Information shown:
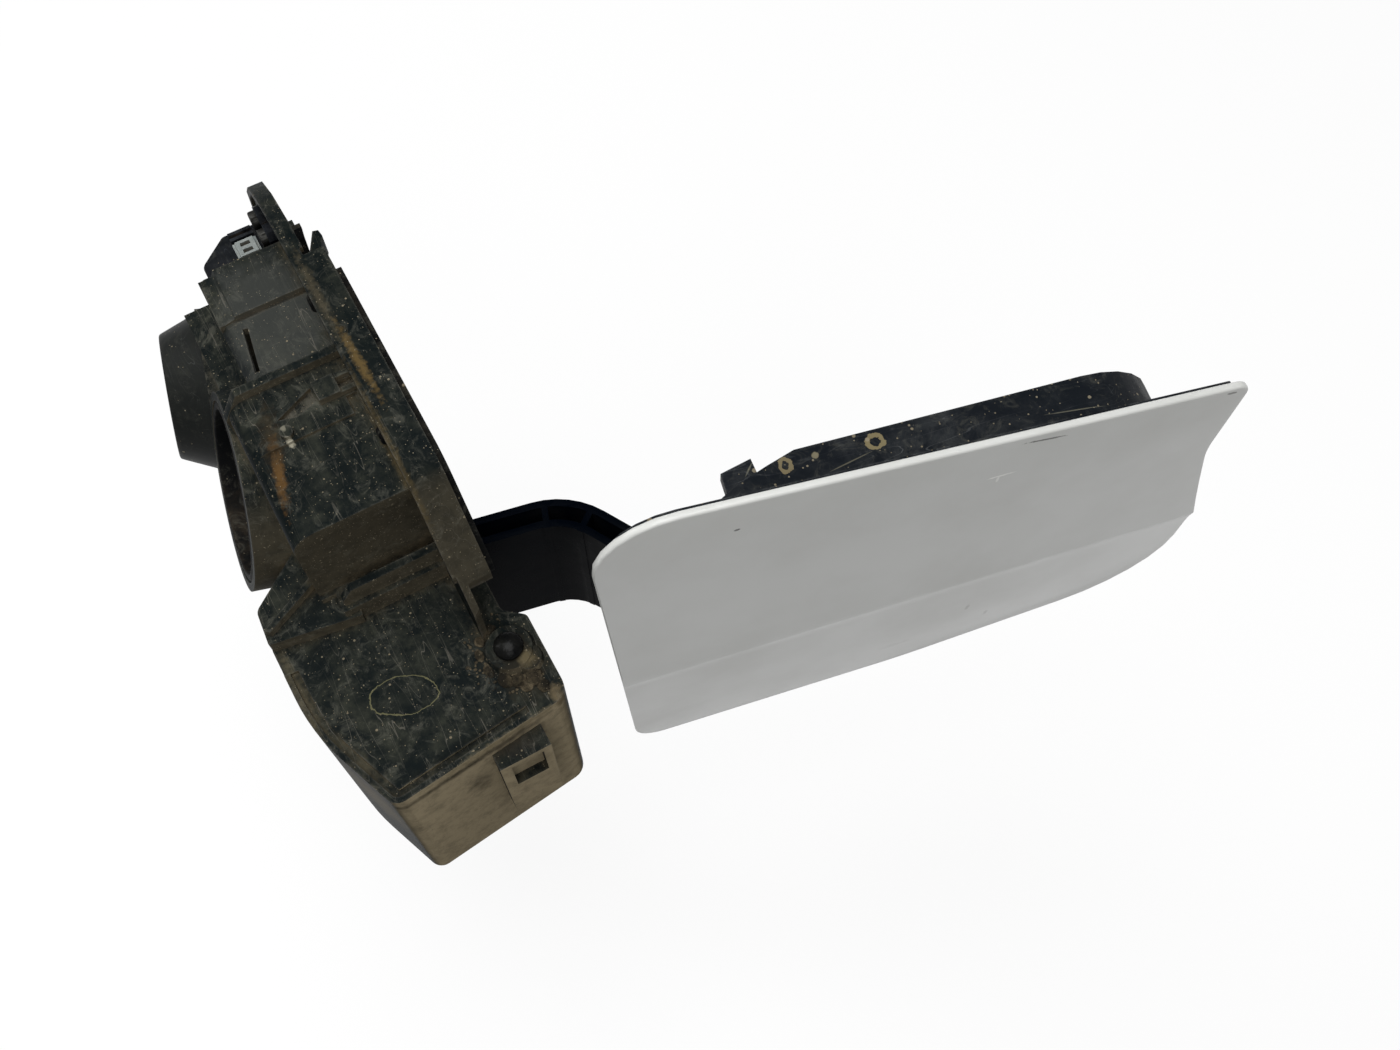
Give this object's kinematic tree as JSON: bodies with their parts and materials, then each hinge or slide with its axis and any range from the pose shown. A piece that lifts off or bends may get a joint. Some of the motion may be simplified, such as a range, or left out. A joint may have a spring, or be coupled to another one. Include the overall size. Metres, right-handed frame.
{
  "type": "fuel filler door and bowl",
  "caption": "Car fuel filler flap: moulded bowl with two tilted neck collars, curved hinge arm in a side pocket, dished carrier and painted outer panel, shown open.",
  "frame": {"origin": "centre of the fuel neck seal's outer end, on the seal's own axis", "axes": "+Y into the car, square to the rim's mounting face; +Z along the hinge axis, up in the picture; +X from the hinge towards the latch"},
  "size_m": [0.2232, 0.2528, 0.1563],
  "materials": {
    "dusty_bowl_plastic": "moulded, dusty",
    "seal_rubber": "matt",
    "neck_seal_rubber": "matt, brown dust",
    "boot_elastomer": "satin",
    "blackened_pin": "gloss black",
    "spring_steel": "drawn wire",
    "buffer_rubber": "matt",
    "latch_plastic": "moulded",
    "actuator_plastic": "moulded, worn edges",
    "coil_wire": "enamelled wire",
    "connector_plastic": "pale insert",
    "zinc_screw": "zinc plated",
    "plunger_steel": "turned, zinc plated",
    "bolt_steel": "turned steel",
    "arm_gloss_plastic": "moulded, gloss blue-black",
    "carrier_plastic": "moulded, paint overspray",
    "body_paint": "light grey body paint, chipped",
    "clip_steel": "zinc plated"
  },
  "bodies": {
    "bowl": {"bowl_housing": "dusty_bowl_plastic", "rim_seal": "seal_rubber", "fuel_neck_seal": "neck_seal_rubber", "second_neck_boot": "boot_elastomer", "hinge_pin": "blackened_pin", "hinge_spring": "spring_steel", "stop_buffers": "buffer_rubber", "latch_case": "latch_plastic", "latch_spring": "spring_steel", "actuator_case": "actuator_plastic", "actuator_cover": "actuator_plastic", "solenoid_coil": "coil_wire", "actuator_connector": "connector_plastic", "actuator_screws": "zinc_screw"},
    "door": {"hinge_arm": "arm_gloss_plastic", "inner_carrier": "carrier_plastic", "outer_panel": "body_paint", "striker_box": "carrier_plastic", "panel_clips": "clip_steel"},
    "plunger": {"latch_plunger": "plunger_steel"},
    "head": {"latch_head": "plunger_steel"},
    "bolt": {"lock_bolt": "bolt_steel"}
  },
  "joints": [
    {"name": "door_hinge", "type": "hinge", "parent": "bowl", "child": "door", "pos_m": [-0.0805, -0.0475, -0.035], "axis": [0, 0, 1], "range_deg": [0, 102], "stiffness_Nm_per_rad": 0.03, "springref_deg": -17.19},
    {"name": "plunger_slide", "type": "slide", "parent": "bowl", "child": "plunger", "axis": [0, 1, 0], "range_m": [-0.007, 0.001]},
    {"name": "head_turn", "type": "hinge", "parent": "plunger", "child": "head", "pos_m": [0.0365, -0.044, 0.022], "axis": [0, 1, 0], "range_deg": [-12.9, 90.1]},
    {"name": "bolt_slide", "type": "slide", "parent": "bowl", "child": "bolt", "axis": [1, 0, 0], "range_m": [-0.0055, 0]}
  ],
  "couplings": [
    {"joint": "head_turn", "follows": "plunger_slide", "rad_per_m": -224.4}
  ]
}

Your instructions:
Copy out the material word for word and line for line.

Written answer:
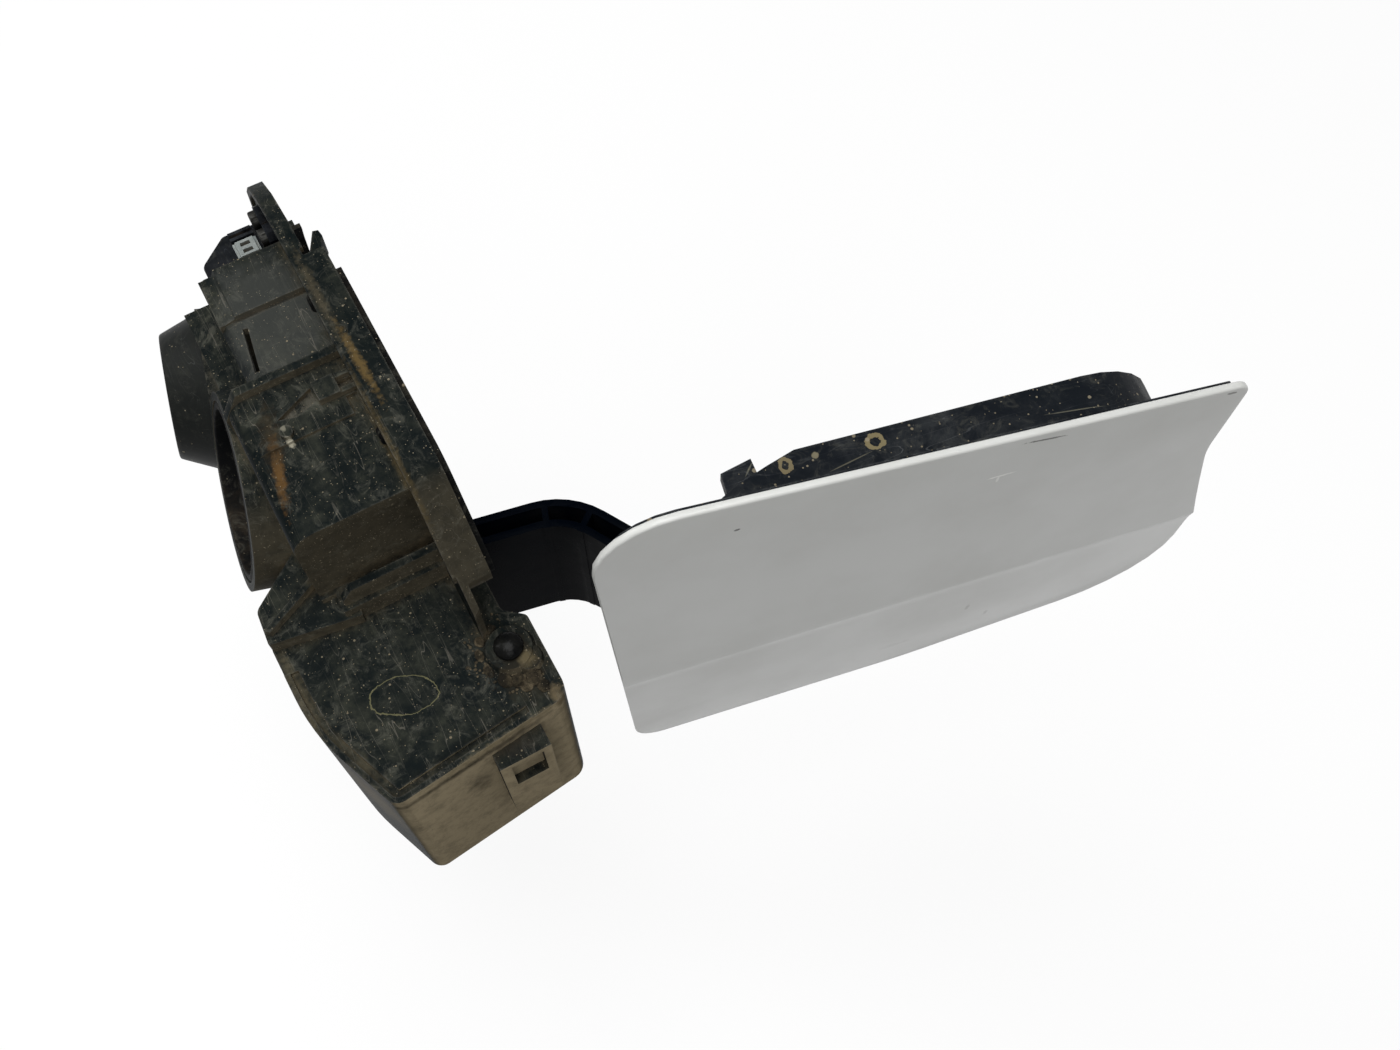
Give this object's kinematic tree as JSON: bodies with their parts and materials, then each hinge or slide with its axis and any range from the pose shown. A piece that lifts off or bends may get a joint. Some of the motion may be simplified, such as a range, or left out. A joint may have a spring, or be coupled to another one. Include the overall size. Metres, right-handed frame.
{
  "type": "fuel filler door and bowl",
  "caption": "Car fuel filler flap: moulded bowl with two tilted neck collars, curved hinge arm in a side pocket, dished carrier and painted outer panel, shown open.",
  "frame": {"origin": "centre of the fuel neck seal's outer end, on the seal's own axis", "axes": "+Y into the car, square to the rim's mounting face; +Z along the hinge axis, up in the picture; +X from the hinge towards the latch"},
  "size_m": [0.2232, 0.2528, 0.1563],
  "materials": {
    "dusty_bowl_plastic": "moulded, dusty",
    "seal_rubber": "matt",
    "neck_seal_rubber": "matt, brown dust",
    "boot_elastomer": "satin",
    "blackened_pin": "gloss black",
    "spring_steel": "drawn wire",
    "buffer_rubber": "matt",
    "latch_plastic": "moulded",
    "actuator_plastic": "moulded, worn edges",
    "coil_wire": "enamelled wire",
    "connector_plastic": "pale insert",
    "zinc_screw": "zinc plated",
    "plunger_steel": "turned, zinc plated",
    "bolt_steel": "turned steel",
    "arm_gloss_plastic": "moulded, gloss blue-black",
    "carrier_plastic": "moulded, paint overspray",
    "body_paint": "light grey body paint, chipped",
    "clip_steel": "zinc plated"
  },
  "bodies": {
    "bowl": {"bowl_housing": "dusty_bowl_plastic", "rim_seal": "seal_rubber", "fuel_neck_seal": "neck_seal_rubber", "second_neck_boot": "boot_elastomer", "hinge_pin": "blackened_pin", "hinge_spring": "spring_steel", "stop_buffers": "buffer_rubber", "latch_case": "latch_plastic", "latch_spring": "spring_steel", "actuator_case": "actuator_plastic", "actuator_cover": "actuator_plastic", "solenoid_coil": "coil_wire", "actuator_connector": "connector_plastic", "actuator_screws": "zinc_screw"},
    "door": {"hinge_arm": "arm_gloss_plastic", "inner_carrier": "carrier_plastic", "outer_panel": "body_paint", "striker_box": "carrier_plastic", "panel_clips": "clip_steel"},
    "plunger": {"latch_plunger": "plunger_steel"},
    "head": {"latch_head": "plunger_steel"},
    "bolt": {"lock_bolt": "bolt_steel"}
  },
  "joints": [
    {"name": "door_hinge", "type": "hinge", "parent": "bowl", "child": "door", "pos_m": [-0.0805, -0.0475, -0.035], "axis": [0, 0, 1], "range_deg": [0, 102], "stiffness_Nm_per_rad": 0.03, "springref_deg": -17.19},
    {"name": "plunger_slide", "type": "slide", "parent": "bowl", "child": "plunger", "axis": [0, 1, 0], "range_m": [-0.007, 0.001]},
    {"name": "head_turn", "type": "hinge", "parent": "plunger", "child": "head", "pos_m": [0.0365, -0.044, 0.022], "axis": [0, 1, 0], "range_deg": [-12.9, 90.1]},
    {"name": "bolt_slide", "type": "slide", "parent": "bowl", "child": "bolt", "axis": [1, 0, 0], "range_m": [-0.0055, 0]}
  ],
  "couplings": [
    {"joint": "head_turn", "follows": "plunger_slide", "rad_per_m": -224.4}
  ]
}